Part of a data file
--------------------

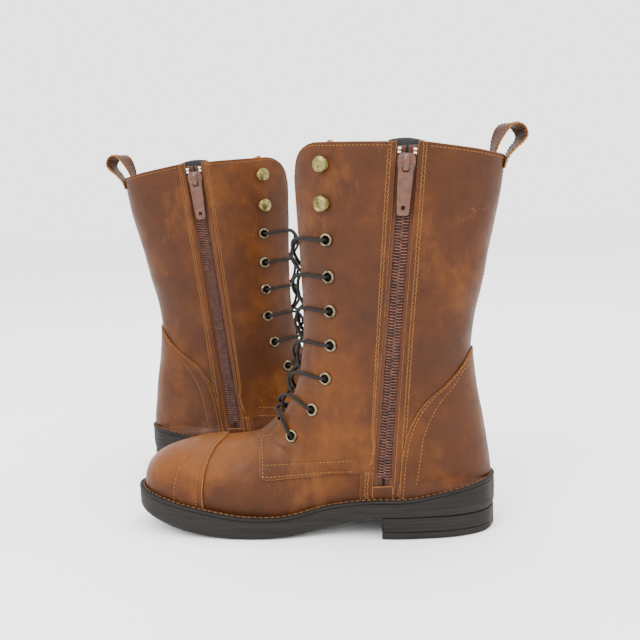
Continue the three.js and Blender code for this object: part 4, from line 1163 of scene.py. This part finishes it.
# ---- fasteners -----------------------------------------------------------------------------------
def fasteners(boot):
    """Eyelets and speed hooks, turned on the leather's normals."""
    ring = [(2.85, 1.0), (3.1, 1.42), (3.6, 1.6), (4.2, 1.42), (4.62, 0.95), (4.68, 0.4), (4.5, 0.05),
            (3.35, -0.1), (3.35, -2.0), (4.3, -2.1), (4.3, -2.5), (2.85, -2.5), (2.85, 1.0)]
    head = [(1.3, -1.7), (1.3, 0.0), (4.6, 0.1), (4.7, 0.6), (4.3, 0.95), (2.4, 1.2), (2.3, 2.7),
            (4.6, 2.9), (5.45, 3.3), (5.6, 3.8), (5.3, 4.4), (4.3, 5.1), (2.6, 5.55)]
    for side, word in ((1, "medial"), (-1, "lateral")):
        seats, count = SEATS[side], len(EYELETS)
        rings = [lathe(ring, skin(side, t, s), normal(side, t, s), 32) for t, s in seats[:count]]
        piece(boot, f"eyelets_{word}", *join(rings), [MATS["eyelet"]], replaces=[f"eyelet_row_{word}"],
              slot="brass")
        for (t, s), level in zip(seats[count:], ("upper", "lower")):
            name = f"hook_{level}_{word}"
            pts, faces = lathe(head, skin(side, t, s), normal(side, t, s), 32)
            piece(boot, name, pts, faces, [MATS["brass"]], replaces=[name], slot="brass")


def edge_point(side, t, v, depth):
    """A point near the facing edge, v from the middle of the throat."""
    s = facing(side, np.array([t]))[0, 1] * v / THROAT
    return deep(side, t, s, depth)


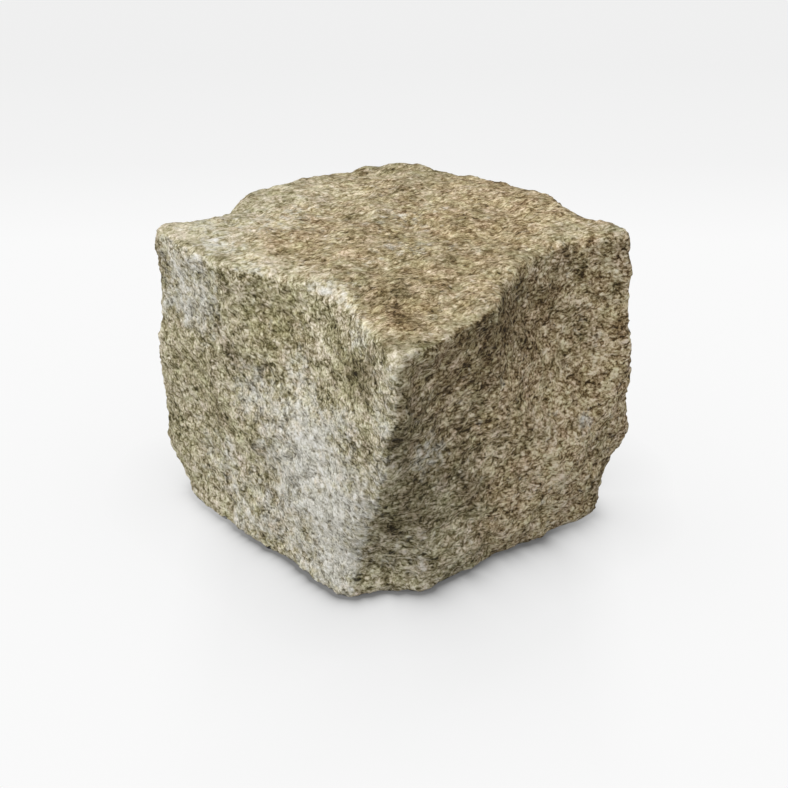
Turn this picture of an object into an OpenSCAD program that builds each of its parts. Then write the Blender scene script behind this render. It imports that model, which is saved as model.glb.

--------------------

» **INSTRUCTION**
Copy out the data shown above without altering anything.

» **ANSWER TO THE EXERCISE**
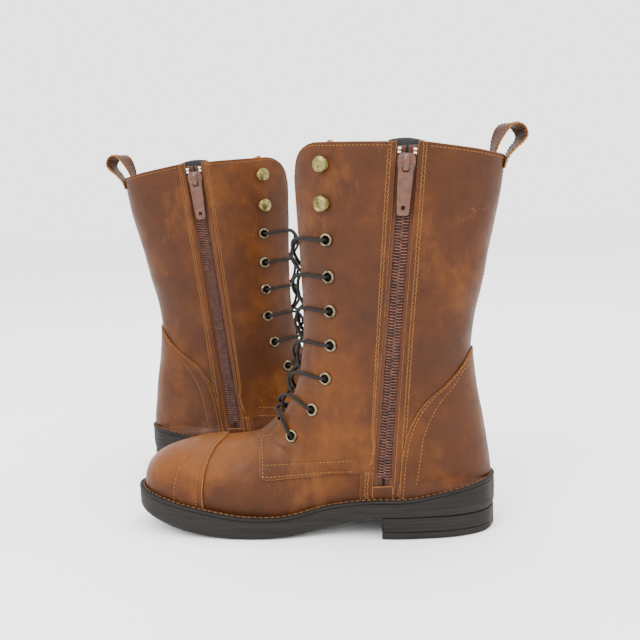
Continue the three.js and Blender code for this object: part 4, from line 1163 of scene.py. This part finishes it.
# ---- fasteners -----------------------------------------------------------------------------------
def fasteners(boot):
    """Eyelets and speed hooks, turned on the leather's normals."""
    ring = [(2.85, 1.0), (3.1, 1.42), (3.6, 1.6), (4.2, 1.42), (4.62, 0.95), (4.68, 0.4), (4.5, 0.05),
            (3.35, -0.1), (3.35, -2.0), (4.3, -2.1), (4.3, -2.5), (2.85, -2.5), (2.85, 1.0)]
    head = [(1.3, -1.7), (1.3, 0.0), (4.6, 0.1), (4.7, 0.6), (4.3, 0.95), (2.4, 1.2), (2.3, 2.7),
            (4.6, 2.9), (5.45, 3.3), (5.6, 3.8), (5.3, 4.4), (4.3, 5.1), (2.6, 5.55)]
    for side, word in ((1, "medial"), (-1, "lateral")):
        seats, count = SEATS[side], len(EYELETS)
        rings = [lathe(ring, skin(side, t, s), normal(side, t, s), 32) for t, s in seats[:count]]
        piece(boot, f"eyelets_{word}", *join(rings), [MATS["eyelet"]], replaces=[f"eyelet_row_{word}"],
              slot="brass")
        for (t, s), level in zip(seats[count:], ("upper", "lower")):
            name = f"hook_{level}_{word}"
            pts, faces = lathe(head, skin(side, t, s), normal(side, t, s), 32)
            piece(boot, name, pts, faces, [MATS["brass"]], replaces=[name], slot="brass")


def edge_point(side, t, v, depth):
    """A point near the facing edge, v from the middle of the throat."""
    s = facing(side, np.array([t]))[0, 1] * v / THROAT
    return deep(side, t, s, depth)


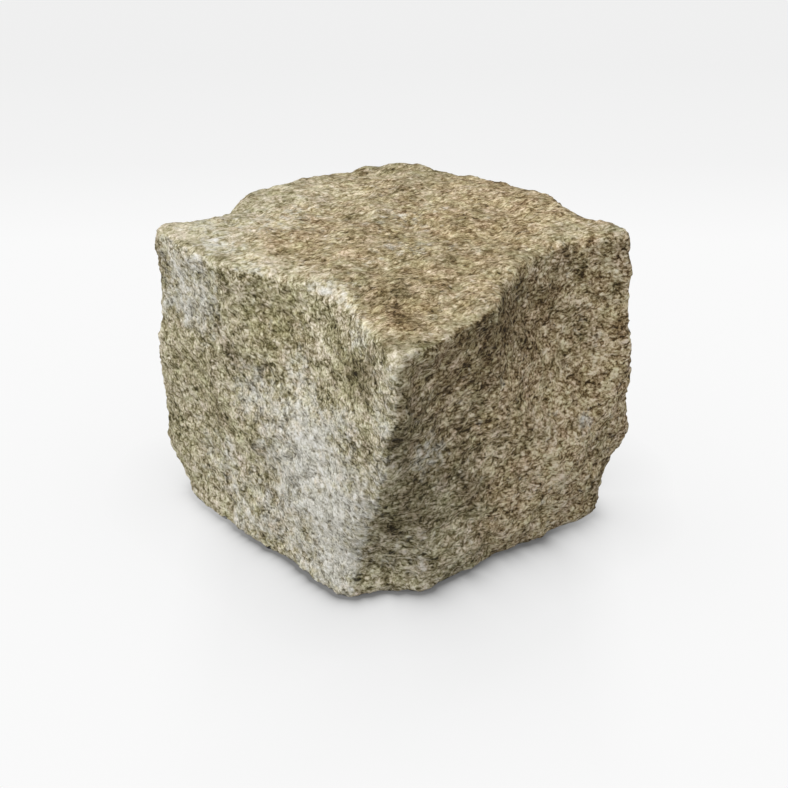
Turn this picture of an object into an OpenSCAD program that builds each of its parts. Then write the Blender scene script behind this render. It imports that model, which is saved as model.glb.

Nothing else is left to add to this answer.